Copa said its third-quarter results were attributable to improved demand trends and continued cost discipline. Passenger traffic was up 14.9% to 5.3 billion RPMs during the quarter, as capacity rose 13%, leading to a load factor of 85.7%, up 1.5 points year-over-year (YOY). The airline’s average stage length increased 9.1%.
Operating revenue grew 15.6% to $657.2 million, largely on the basis of the airline’s capacity growth. Yield was up 1.3% to 12 cents and PRASM increased 3.1% to 10.3 cents. Copa’s operating margin for the quarter came in at 18.1%, up 4.7 points from 3Q 2016.
Copa’s operating expenses increased 9.4% to $538 million, but CASM fell 3.2% YOY to 8.6 cents. Fuel expenses were up 3.8%, attributable to more fuel consumed from increased capacity and higher load factors, but offset by the company’s effective jet fuel price, which decreased 8% YOY. Copa’s employee expenses were also up comparatively during the quarter to $103.8 million, a 12.8% YOY rise, driven by operational staff growth to support the airline’s fleet.

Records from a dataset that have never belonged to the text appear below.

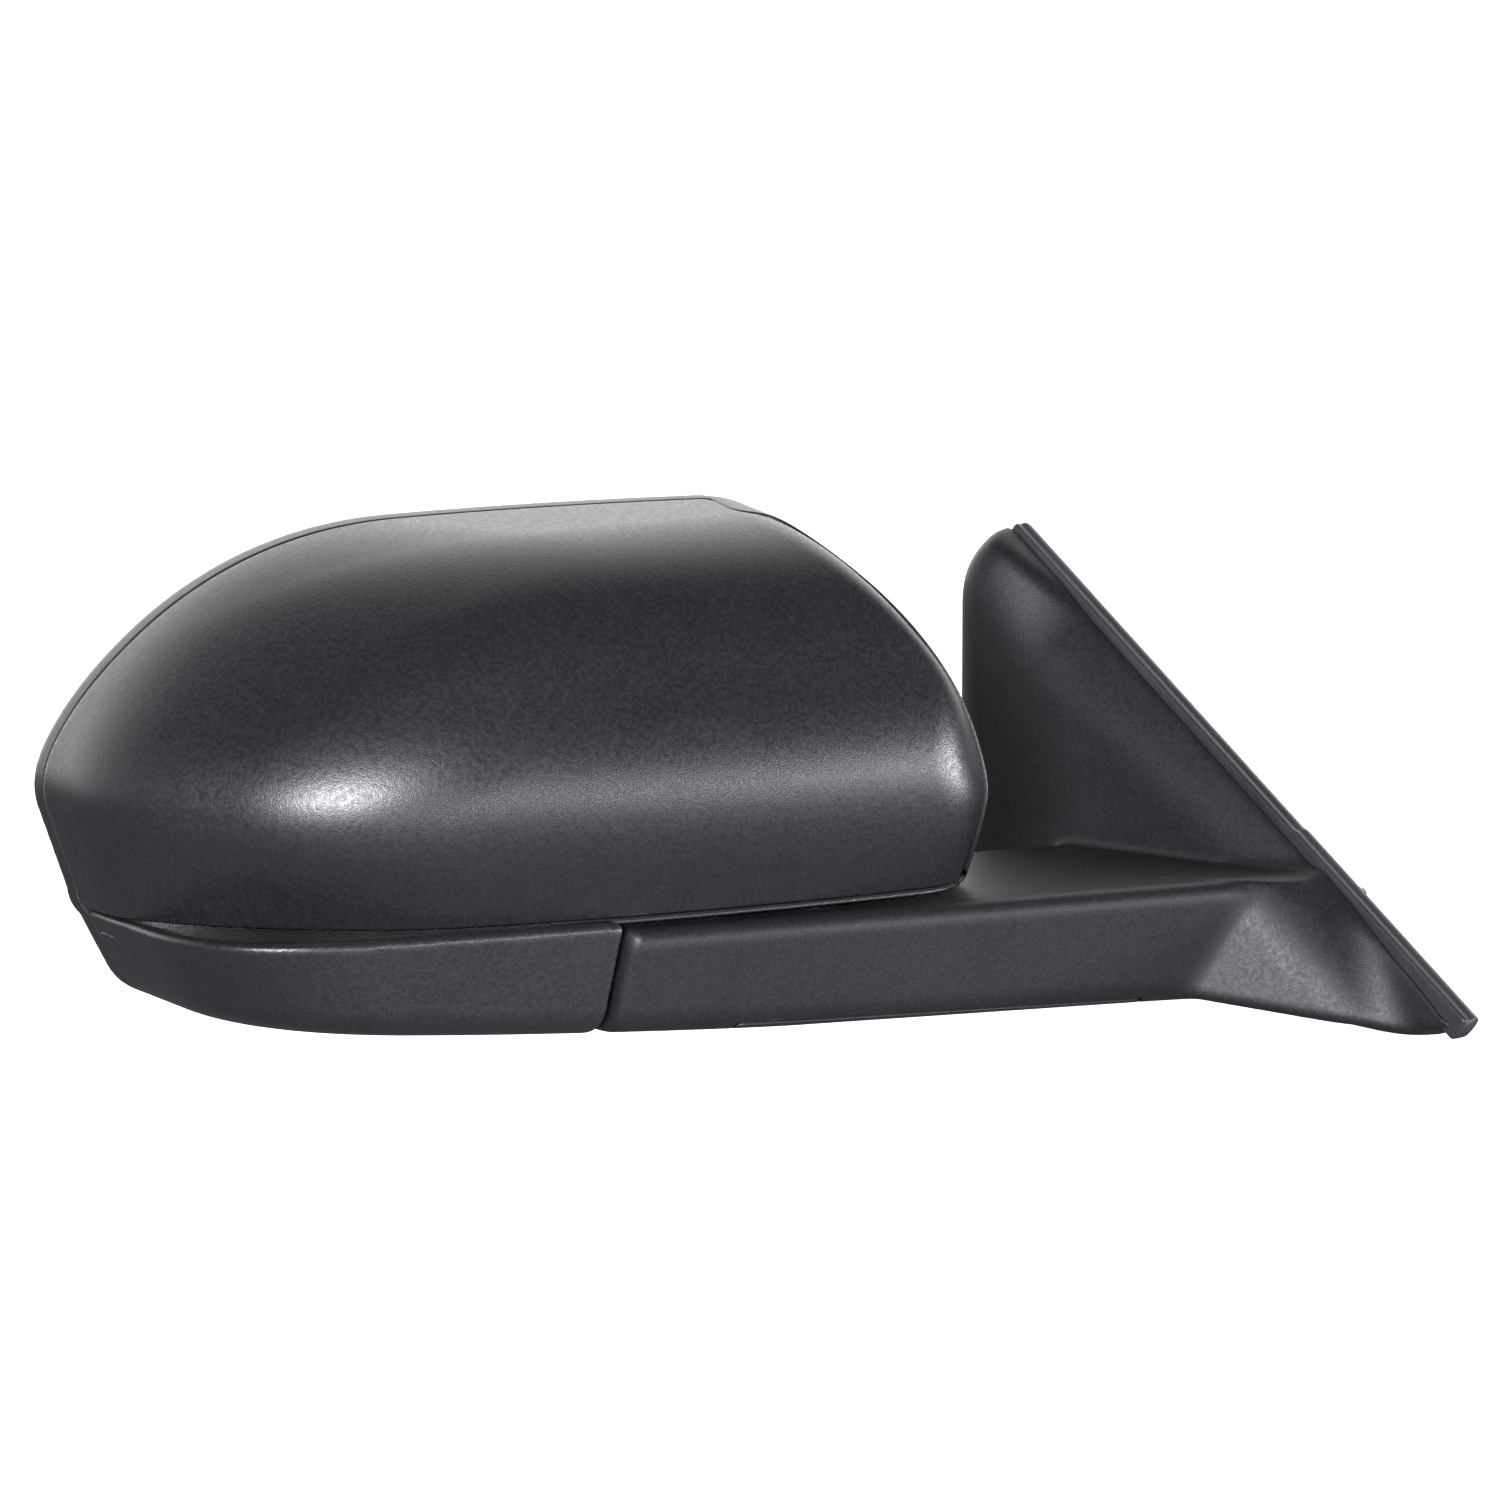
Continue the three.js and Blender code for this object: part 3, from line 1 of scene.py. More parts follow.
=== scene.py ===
# Car side mirror: outer panels, glass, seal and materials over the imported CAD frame.
# In the world the door side is near x = 0, the head reaches towards -x, the front is -y
# and up is +z. Shapes are worked out in mm and turned into metres when meshed.
import bpy
import json
import math
import numpy as np
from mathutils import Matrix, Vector


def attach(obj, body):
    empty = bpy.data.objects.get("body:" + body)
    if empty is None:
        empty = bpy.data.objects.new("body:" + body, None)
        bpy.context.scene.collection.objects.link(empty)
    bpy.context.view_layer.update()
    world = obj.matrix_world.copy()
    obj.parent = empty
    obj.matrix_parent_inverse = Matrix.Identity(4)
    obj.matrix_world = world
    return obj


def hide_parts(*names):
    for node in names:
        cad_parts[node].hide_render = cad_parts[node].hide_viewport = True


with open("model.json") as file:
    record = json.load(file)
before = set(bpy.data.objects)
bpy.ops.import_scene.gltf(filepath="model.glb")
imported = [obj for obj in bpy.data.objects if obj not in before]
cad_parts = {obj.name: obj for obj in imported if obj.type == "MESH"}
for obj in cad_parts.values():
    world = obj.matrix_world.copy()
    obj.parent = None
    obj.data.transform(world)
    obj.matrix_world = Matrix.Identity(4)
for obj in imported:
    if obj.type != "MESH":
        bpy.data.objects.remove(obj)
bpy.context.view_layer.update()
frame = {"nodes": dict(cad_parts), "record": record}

# ---------------------------------------------------------------- frames and driving sizes (mm)
# Head frame (out, fwd, z): out runs away from the door and fwd to the front,
# both turned by SWEEP about the vertical.
SWEEP = math.radians(20.0)
HEAD_ORIGIN = np.array([-143.5, 50.0, 0.0])
OUT_AXIS = np.array([-math.cos(SWEEP), math.sin(SWEEP), 0.0])
FWD_AXIS = np.array([-math.sin(SWEEP), -math.cos(SWEEP), 0.0])
UP_AXIS = np.array([0, 0, 1.0])

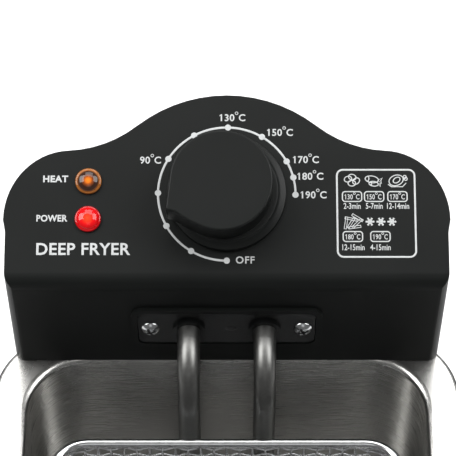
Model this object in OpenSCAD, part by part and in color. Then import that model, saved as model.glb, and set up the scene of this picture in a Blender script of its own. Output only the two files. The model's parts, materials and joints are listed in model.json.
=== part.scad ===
// Small countertop deep fryer: steel casing, lift-out oil tank, wire basket with a folding handle,
// and a lift-off control head that carries the thermostat and the immersion heating element.
// Frame: origin under the middle of the whole fryer, on the surface it stands on.
// +Z is up, +Y points to the back, where the control head is, and -Y to the basket handle.

/* [Casing] */
// Width of the steel casing
case_w = 190; // [180:1:230]
// Depth of the steel casing, front to back
case_d = 208; // [190:1:250]
// Height of the steel casing wrap
case_h = 136; // [122:1:170]
// Corner radius of the casing in plan
case_r = 30; // [22:1:40]
// Sheet thickness of the casing
case_wall = 1.2; // [0.8:0.1:2]
// Width of the rim between the casing's outside and the tank
rim_w = 14; // [13:0.5:20]

/* [Base] */
// Height of the rubber feet
foot_h = 6; // [4:0.5:10]
// Diameter of a rubber foot
foot_d = 18; // [12:0.5:24]
// Height of the visible plastic base edge
base_edge_h = 6; // [4:0.5:10]
// Height of the step that the casing slips over
base_step_h = 10; // [6:0.5:16]
// Wall and floor thickness of the base tray
base_wall = 3; // [2:0.5:4]

/* [Tank] */
// Depth of the oil tank below its flange
tank_depth = 112; // [100:1:120]
// Sheet thickness of the tank
tank_wall = 1.2; // [0.8:0.1:2]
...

Looking ahead, Copa updated its full-year 2017 operating margin guidance to be between 17%-18% (compared to 12.4% in 2016) and its full-year capacity growth to be 8%. The company’s preliminary outlook for 2018 forecasts a 17%-19% operating margin for full-year 2018, and +/- 9% capacity growth.
Copa’s fleet plan calls for the company to operate 100 aircraft by the end of 2017, comprising 66 Boeing 737-800s, 20 Embraer E190s, and 14 737-700s.
In June, Copa converted 15 previously ordered 737 MAX aircraft to Boeing’s new MAX 10 model, and on delivery will become the first carrier to operate the MAX 10 in Latin America. The airline ordered 61 737 MAX 8 and MAX 9 aircraft in May 2013 and expects to take delivery of its first MAX 9 in August 2019. By the end of 2018, five MAX 9s are expected to be in service for a total fleet of 106 aircraft.